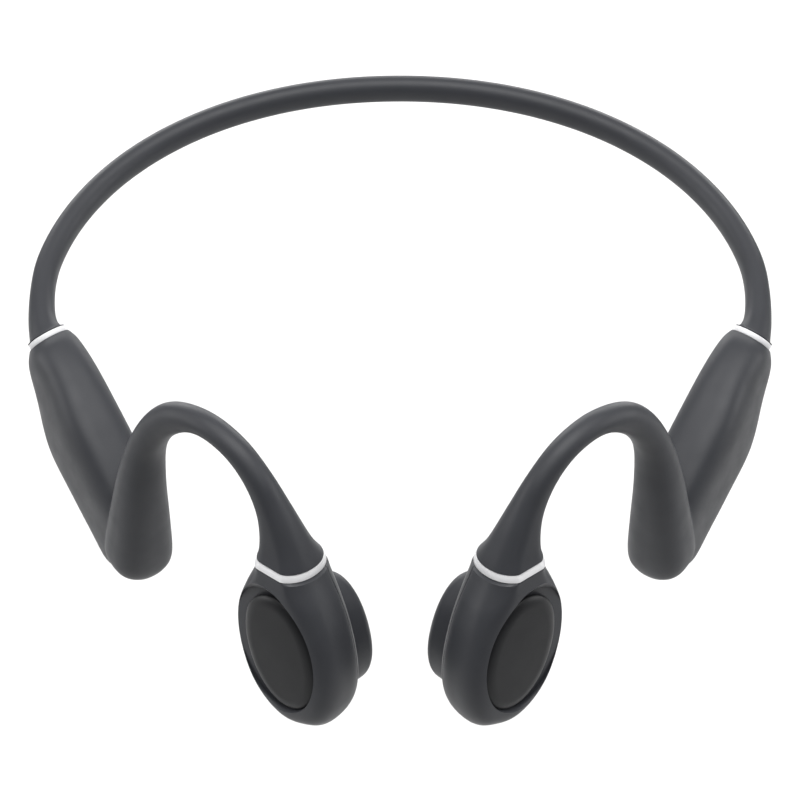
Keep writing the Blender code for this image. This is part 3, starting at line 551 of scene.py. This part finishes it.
def band_frames(steps=150, passes=12):
    """Centre, outward and upright directions along one arm, ending in the ring's plane."""
    upright = np.array((0.0, math.sin(BAND_RISE), math.cos(BAND_RISE)))
    ring_along, _, ring_lift = directions(*HOUSING[0][3:6])
    end = np.array(HOUSING[0][:3]) - ring_along * (RING_HALF_WIDTH + SEAM_GAP)
    shares = [step / steps for step in range(steps + 1)]
    centres = []
    for share in shares:
        blend = smooth((share - RING_TURN_START) / (1 - RING_TURN_START))
        centres.append(band_centre(share) * (1 - blend) + end * blend)
    mirror_start = np.array(centres[passes:0:-1]) * (-1, 1, 1)
    centres = relaxed(np.vstack((mirror_start, centres)), passes)[passes:]
    centres[0][0] = 0.0
    frames = []
    ahead = np.gradient(centres, axis=0)
    ahead[0] = (1.0, 0.0, 0.0)
    for share, centre, along in zip(shares, centres, ahead):
        blend = smooth((share - RING_TURN_START) / (1 - RING_TURN_START))
        along = along / np.linalg.norm(along) * (1 - blend) + ring_along * blend
        outward = np.cross(along, upright * (1 - blend) + ring_lift * blend)
        outward /= np.linalg.norm(outward)
        across = np.cross(outward, along)
        frames.append((centre, outward, across / np.linalg.norm(across), share))
    return frames


def band_route(offset):
    """World points of a line inside the neckband, from bay to bay."""
    frames = band_frames()
    points = [centre + upright * offset for centre, _, upright, _ in frames[:-6]]
    for along in BAND_ENTRY:
        points.append(HOUSING_AXES.at(0.0, along, offset))
    arm = spaced(np.array(points), 150, closed=False)
    arm = relaxed(arm, 10)
    arm[0][0] = 0.0
    left = world(arm, LEFT)
    right = world(arm, RIGHT)
    return np.vstack((right[:0:-1], left))


def hook_route(offset, tail):
    """Points of a line inside the ear hook, offset outward, from the bay to past the front ring."""
    rows = [HOUSING_AXES.at(offset, *place) for place in HOOK_ENTRY]
    for x, forward, z, toe, pitch, bank, *_ in HOOK[2:-1]:
        outward = directions(toe, pitch, bank)[1]
        rows.append(np.array((x, forward, z)) + outward * offset)
    for along in (-2.0, 0.0, tail):
        rows.append(TRANSDUCER_AXES.at(offset, along, 0.0))
    return smooth_rows(rows, 8, 2)


# ---------------------------------------------------------------- surface pieces

def station_rings(rows, side):
    rings = []
    for row in smooth_rows(rows):
        _, outward, lift = directions(*row[3:6])
        rings.append(world(place_section(whole_section(*row[6:11]), row[:3], outward, lift), side))
    return rings


def shifted(row, distance):
    """A station moved along its own limb."""
    moved = np.array(row, float)
    moved[:3] += directions(*row[3:6])[0] * distance
    return tuple(moved)


def beyond_ring(name, station, distance):
    """A block over a ring, from distance along its limb back across its plane."""
    along, outward, lift = directions(*station[3:6])
    near = np.array(station[:3], float) + along * distance
    far = near - along * math.copysign(RING_BLOCK_LENGTH, distance)
    rings = [world(place_section(RING_BLOCK, middle, outward, lift), LEFT) for middle in (near, far)]
    return skin_rings(name, rings)


def make_skin_base():
    """Housing and hook as one smooth body on the left side, cut off beside both accent rings."""
    neck = list(shifted(HOOK[-1], OVERRUN))
    neck[6:8] = NECK_BEYOND
    body = skin_rings("skin_base", station_rings([shifted(HOUSING[0], -OVERRUN)] + HOUSING, LEFT))
    hook = skin_rings("hook_base", station_rings(HOOK + [tuple(neck)], LEFT))
    combined(body, [hook], "UNION")
    remesh = body.modifiers.new("remesh", "REMESH")
    remesh.mode = "VOXEL"
    remesh.voxel_size = SKIN_VOXEL * MM
    remesh.adaptivity = 0.0
    soften = body.modifiers.new("soften", "SMOOTH")
    soften.factor = 0.5
    soften.iterations = SKIN_SOFTENING
    settle(body)
    return cut(body, beyond_ring("rear_end", HOUSING[0], RING_HALF_WIDTH + SEAM_GAP),
               beyond_ring("front_end", HOOK[-1], -NECK_RING_HALF_WIDTH - SEAM_GAP))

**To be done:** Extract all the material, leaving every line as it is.

**Expected answer:**
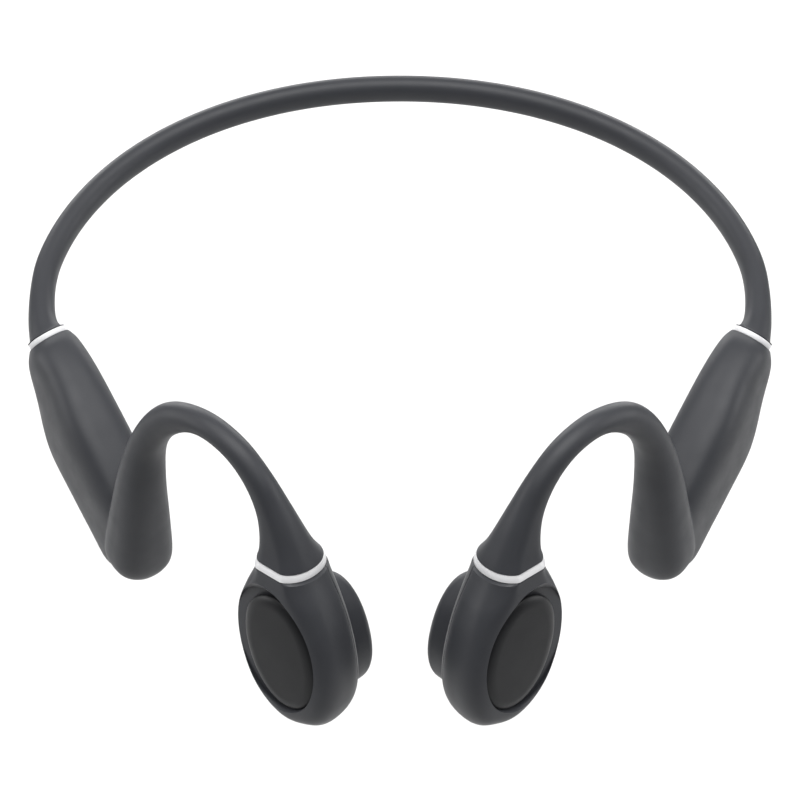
Keep writing the Blender code for this image. This is part 3, starting at line 551 of scene.py. This part finishes it.
def band_frames(steps=150, passes=12):
    """Centre, outward and upright directions along one arm, ending in the ring's plane."""
    upright = np.array((0.0, math.sin(BAND_RISE), math.cos(BAND_RISE)))
    ring_along, _, ring_lift = directions(*HOUSING[0][3:6])
    end = np.array(HOUSING[0][:3]) - ring_along * (RING_HALF_WIDTH + SEAM_GAP)
    shares = [step / steps for step in range(steps + 1)]
    centres = []
    for share in shares:
        blend = smooth((share - RING_TURN_START) / (1 - RING_TURN_START))
        centres.append(band_centre(share) * (1 - blend) + end * blend)
    mirror_start = np.array(centres[passes:0:-1]) * (-1, 1, 1)
    centres = relaxed(np.vstack((mirror_start, centres)), passes)[passes:]
    centres[0][0] = 0.0
    frames = []
    ahead = np.gradient(centres, axis=0)
    ahead[0] = (1.0, 0.0, 0.0)
    for share, centre, along in zip(shares, centres, ahead):
        blend = smooth((share - RING_TURN_START) / (1 - RING_TURN_START))
        along = along / np.linalg.norm(along) * (1 - blend) + ring_along * blend
        outward = np.cross(along, upright * (1 - blend) + ring_lift * blend)
        outward /= np.linalg.norm(outward)
        across = np.cross(outward, along)
        frames.append((centre, outward, across / np.linalg.norm(across), share))
    return frames


def band_route(offset):
    """World points of a line inside the neckband, from bay to bay."""
    frames = band_frames()
    points = [centre + upright * offset for centre, _, upright, _ in frames[:-6]]
    for along in BAND_ENTRY:
        points.append(HOUSING_AXES.at(0.0, along, offset))
    arm = spaced(np.array(points), 150, closed=False)
    arm = relaxed(arm, 10)
    arm[0][0] = 0.0
    left = world(arm, LEFT)
    right = world(arm, RIGHT)
    return np.vstack((right[:0:-1], left))


def hook_route(offset, tail):
    """Points of a line inside the ear hook, offset outward, from the bay to past the front ring."""
    rows = [HOUSING_AXES.at(offset, *place) for place in HOOK_ENTRY]
    for x, forward, z, toe, pitch, bank, *_ in HOOK[2:-1]:
        outward = directions(toe, pitch, bank)[1]
        rows.append(np.array((x, forward, z)) + outward * offset)
    for along in (-2.0, 0.0, tail):
        rows.append(TRANSDUCER_AXES.at(offset, along, 0.0))
    return smooth_rows(rows, 8, 2)


# ---------------------------------------------------------------- surface pieces

def station_rings(rows, side):
    rings = []
    for row in smooth_rows(rows):
        _, outward, lift = directions(*row[3:6])
        rings.append(world(place_section(whole_section(*row[6:11]), row[:3], outward, lift), side))
    return rings


def shifted(row, distance):
    """A station moved along its own limb."""
    moved = np.array(row, float)
    moved[:3] += directions(*row[3:6])[0] * distance
    return tuple(moved)


def beyond_ring(name, station, distance):
    """A block over a ring, from distance along its limb back across its plane."""
    along, outward, lift = directions(*station[3:6])
    near = np.array(station[:3], float) + along * distance
    far = near - along * math.copysign(RING_BLOCK_LENGTH, distance)
    rings = [world(place_section(RING_BLOCK, middle, outward, lift), LEFT) for middle in (near, far)]
    return skin_rings(name, rings)


def make_skin_base():
    """Housing and hook as one smooth body on the left side, cut off beside both accent rings."""
    neck = list(shifted(HOOK[-1], OVERRUN))
    neck[6:8] = NECK_BEYOND
    body = skin_rings("skin_base", station_rings([shifted(HOUSING[0], -OVERRUN)] + HOUSING, LEFT))
    hook = skin_rings("hook_base", station_rings(HOOK + [tuple(neck)], LEFT))
    combined(body, [hook], "UNION")
    remesh = body.modifiers.new("remesh", "REMESH")
    remesh.mode = "VOXEL"
    remesh.voxel_size = SKIN_VOXEL * MM
    remesh.adaptivity = 0.0
    soften = body.modifiers.new("soften", "SMOOTH")
    soften.factor = 0.5
    soften.iterations = SKIN_SOFTENING
    settle(body)
    return cut(body, beyond_ring("rear_end", HOUSING[0], RING_HALF_WIDTH + SEAM_GAP),
               beyond_ring("front_end", HOOK[-1], -NECK_RING_HALF_WIDTH - SEAM_GAP))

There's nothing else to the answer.